6 Guidelines for the Path to Voice Everywhere
I recently complained that we need friendly AI in the model of the computer on Star Trek. This friendly AI underlies the concept of “voice everywhere,” which is driving product and engineering teams in technology across the world.
Street Fight is well educated on the topic of voice everywhere, and we frequently see articles and posts about how voice is changing marketing, searching, branding and advertising. We seem to agree that, whatever our desires and opinions of voice’s application to everything, voice interaction is the best possible future of search and plays an intrinsic role in our interactions with local content.
Amazon is leading the way, working aggressively toward a future where the AI in the background is friendly and can pay for herself by intelligently marketing products.
Alexa has skills. So do Siri, Cortana, and Google Assistant. Separately, they’re pretty cool. Together, they’d be game changing.
To bring the different agents together, we need a driving force for adoption that’s third-party. The Internet of Things (IoT) is the best example of a nascent ecosystem that will gain from increased voice control. Since any individual “T” in the IoT family will have little processing power, it’s up to the network to provide seamless, rules-based treatment of semantic control.
With that in mind, I want voice (control of everything), everywhere, but I have strict requirements for how it should be designed, engineered, and implemented. Here are six requirements for a reasonable deployment of voice everywhere.
1. Learn by conversation. In most cases where the assistant I’m trying to use is unaware of what I want to do, the assistant points me to some external computer device to add a skill, change a setting, or modify my query. Don’t make me do that. Instead, train the assistant to understand what I want to do with a question-and-answer exercise driven by the assistant. If I decide the Q&A is too much work, then I will open an external app.
2. Be aware of your surroundings. I know you’re listening, Assistant. I know you can ping all the devices on the network to which you’re attached. So, then, if you see another assistant, whether of the same make or a different one, save that information and ask me if you can connect and share details. If I say “OK,” there should be no difference in experience between one tiny robot and another. Don’t tell me in the bedroom that you don’t know who the Arctic Monkeys are if you just played them in the den.

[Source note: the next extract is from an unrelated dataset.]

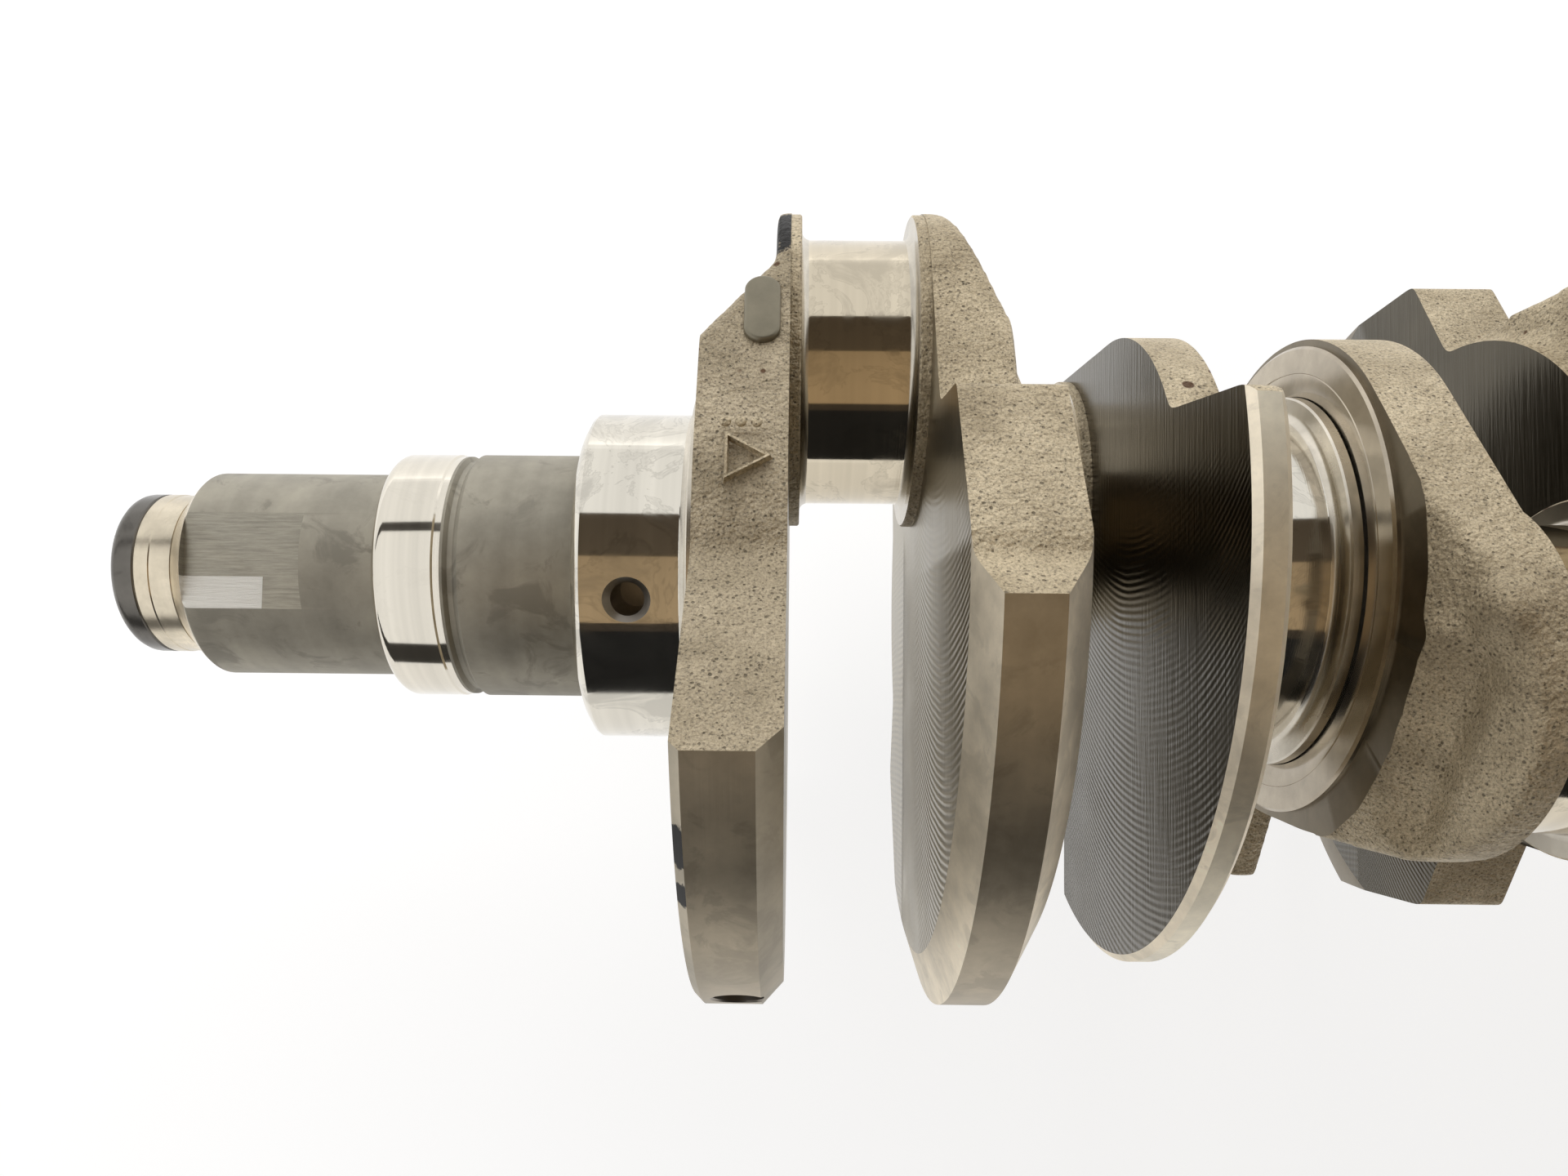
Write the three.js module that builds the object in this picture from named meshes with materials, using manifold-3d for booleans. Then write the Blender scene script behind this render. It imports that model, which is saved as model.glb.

3. Don’t be too aware. I know we’re getting a little close to discussing AI, but indulge me. I don’t mind that you are always listening for your name. I don’t even care that much when you light up because you think, incorrectly, that you heard your name mentioned. But I want a high level of comfort that you aren’t spying on me when I’m not expecting it. Maybe I should have control over the conversation buffer? Or at the very least I should be able to replay the buffer even if it’s already been sent to the NSA.
4. The experience from kitchen to den to car should be the same experience. This is on us, the product developers and engineers, and not on the digital assistants themselves. So, let’s get together on some key terms, rules, and interface specifications so we can deliver a consumer-friendly experience. This means no walled gardens (I’m looking at you, Apple) and some consideration of safety and security (Linux, you paying attention?). Like the requirement in #3 above: maintain a certain distance from me and my family. I’m hoping for the Enterprise Computer here, not an overzealous HAL 9000 with invisible goals.
5. We built the Internet with tons of different hardware. We connect with wires, fiber, radio frequencies, and probably one day by Ansible. And we allow all kinds of software to coexist in this global melting pot, all bound with some guidelines by interconnections, presentation specifications, and standards. The work we do now to engage each other and document the parameters of acceptable use will drive tomorrow’s interoperability. Ultimately, just as in the case with the Internet, such standards will become aids for adding solutions to the voice everywhere control protocol.
6. In places like the grocery store, let’s combine #2 and #3 into a new demand. Sell me stuff. I know you have to advertise to remain inexpensive. But hey, keep it light. What I want to avoid here is an in-your-face kind of marketing that future dystopia movies like Minority Report and Blade Runner seem to be training us to expect. I’ll try New! Improved! Oreos with a simple whisper message — don’t jump out in front of my cart with some holographic, 3D, anthropomorphic Oreo monster created from my private habits and in-store location. Just don’t do that. You’ll end up creating demand for 911 services and adult diapers more than for the tasty snacks you want to move.
The six requirements above just scratch the surface of what’s needed to create a robust voice ecosystem. We’re watching university research, product launches, and ethics conferences to ensure that our product additions to the ecosystem are future-aware. I recommend that companies developing voice-controlled assistants or relying on the semantic structures underlying voice controls of consumer experiences establish a strategic vision for voice. Let’s discuss this. If there is a standards body already defining it, let’s join up and make the debate lively!